### WHAT THE TASK ASKS
State the number of lines that hold the string "joints", with nothing added.

+++

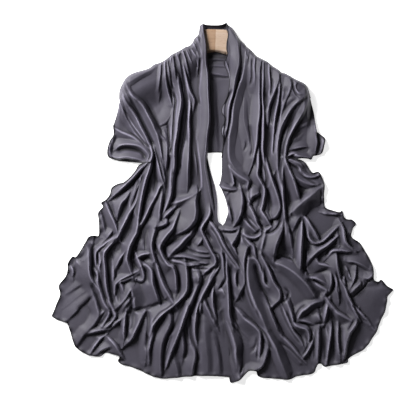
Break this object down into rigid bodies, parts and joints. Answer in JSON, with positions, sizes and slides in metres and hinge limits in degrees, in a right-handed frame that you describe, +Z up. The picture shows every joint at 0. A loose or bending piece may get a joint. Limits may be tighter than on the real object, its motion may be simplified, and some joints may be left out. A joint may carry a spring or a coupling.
{
  "type": "jersey hijab laid over a clothes hanger",
  "caption": "Charcoal jersey hijab laid flat, its middle behind a wooden hanger's neck, both halves forward over the shoulders, gathered under the arms and fanned out to a wavy hem",
  "frame": {"origin": "middle of the outline, on the surface that the cloth lies on", "axes": "+Z up from the surface to someone who looks down on the front, +Y towards the neck, +X to the viewer's right"},
  "size_m": [0.818, 0.8599, 0.0311],
  "materials": {
    "charcoal_jersey": "soft knit jersey with a faint bloom",
    "lacquered_beech": "clear satin lacquer"
  },
  "bodies": {
    "root": {"back_panel": "charcoal_jersey", "left_yoke": "charcoal_jersey", "right_yoke": "charcoal_jersey", "left_fan": "charcoal_jersey", "right_fan": "charcoal_jersey", "hanger_left_arm": "lacquered_beech", "hanger_right_arm": "lacquered_beech"}
  },
  "joints": []
}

+++

### RESULT FOR THIS TASK
2